DSC_0074My freshman year of college, I heard John Robbins speak about his book Diet for a New America (1987). It was my first  introduction to the impact our food choices have on the planet. I was already a vegetarian, though I can’t remember why. After hearing Robbins and reading his book, however, I could articulate a clear rationale for giving up meat. Robbins cited quantitative comparisons between the amount of resources it takes to grow a vegetarian versus a meat-based diet. For example, 20 herbivores could live off the same amount of land it takes to feed just one carnivore. He argued fewer people would be starving to death if everyone ate less meat. His observations seem all the more relevant today in relation to current discussions about irrigation in California. The idea that one pound of factory-farmed meat requires 2,500 gallons of water to produce makes those one gallon almonds seem downright sustainable.

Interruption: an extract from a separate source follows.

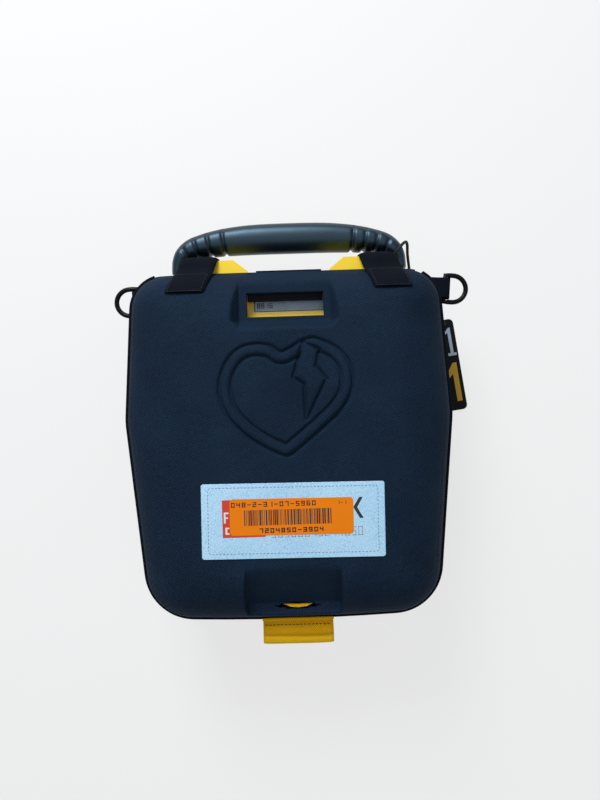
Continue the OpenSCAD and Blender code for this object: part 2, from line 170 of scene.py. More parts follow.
def twill(name, dark, light, pitch, turn=0.785):
    """Woven cloth: diagonal ribs crossed by threads, with worn and dusty patches."""
    m, t, b = nodes(name)
    ribs = wave(t, pitch, turn)
    cross = wave(t, pitch * 0.6, turn + 1.2)
    weave = math_node(t, "MULTIPLY", ribs, cross)
    dust = noise(t, 1500, 2, rough=0.7)
    patch = noise(t, 16, 5, rough=0.6)
    mix = math_node(t, "ADD", math_node(t, "MULTIPLY", weave, 0.45),
                    math_node(t, "ADD", math_node(t, "MULTIPLY", dust, 0.5),
                              math_node(t, "MULTIPLY", patch, 0.25)))
    t.links.new(ramp(t, mix, [(0.3, dark), (0.8, light)]), b.inputs["Base Color"])
    b.inputs["Roughness"].default_value = 0.75
    b.inputs["Specular IOR Level"].default_value = 0.06
    n = bump(t, b, patch, 0.12, 0.002)
    bump(t, b, weave, 0.5, 0.0003, n)
    return m


def webbing(name, dark, light):
    """Flat woven tape: herringbone rows along its length."""
    m, t, b = nodes(name)
    a = wave(t, 0.0011, 0.6)
    c = wave(t, 0.0011, -0.6)
    weave = math_node(t, "MAXIMUM", a, c)
    fuzz = noise(t, 900, 3, rough=0.7)
    worn = noise(t, 45, 4)
    mix = math_node(t, "ADD", math_node(t, "MULTIPLY", weave, 0.5),
                    math_node(t, "ADD", math_node(t, "MULTIPLY", fuzz, 0.25),
                              math_node(t, "MULTIPLY", worn, 0.25)))
    t.links.new(ramp(t, mix, [(0.2, dark), (0.8, light)]), b.inputs["Base Color"])
    b.inputs["Roughness"].default_value = 0.8
    b.inputs["Specular IOR Level"].default_value = 0.03
    bump(t, b, weave, 0.7, 0.0004)
    return m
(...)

I’ve read countless other arguments for eating a vegetarian diet since that talk. I’ve been inspired by folks who have tried to grow a well-rounded diet including Quarter Acre Farm and Shagbark Seed & Mill in Athens, OH. And so it was with tremendous pride that I cooked a pot of chili tonight using beans we grew ourselves. Beans that were fed purely by rain showers.

IMG_2841Last year our friend and CSA member Pam brought us a packet of Scarlet Runner Bean seeds she’d saved from the previous season. She said they would grow pretty vines with bright red flowers (see top of post) the humming birds would coming flying for.

They did. And when they were gone, we gathered the beans and saved them to plant again this season. While we planted the seed beans all along one fence last year, this year we spread them throughout the garden in keeping with our goal of providing invitations for pollinators throughout the farm. The bees, birds, and beans have benefit.

With extra room to roam, the beans are flourishing. Last week Cora shelled a full cup of dried ones that I soaked and cooked to use in the chili in place of kidney beans. See this post from Eat the Weeds and Other Things, Too for more information on harvesting and processing these little gems. We’re looking forward to getting a few more cups this season and sharing seed beans with our supporters next year.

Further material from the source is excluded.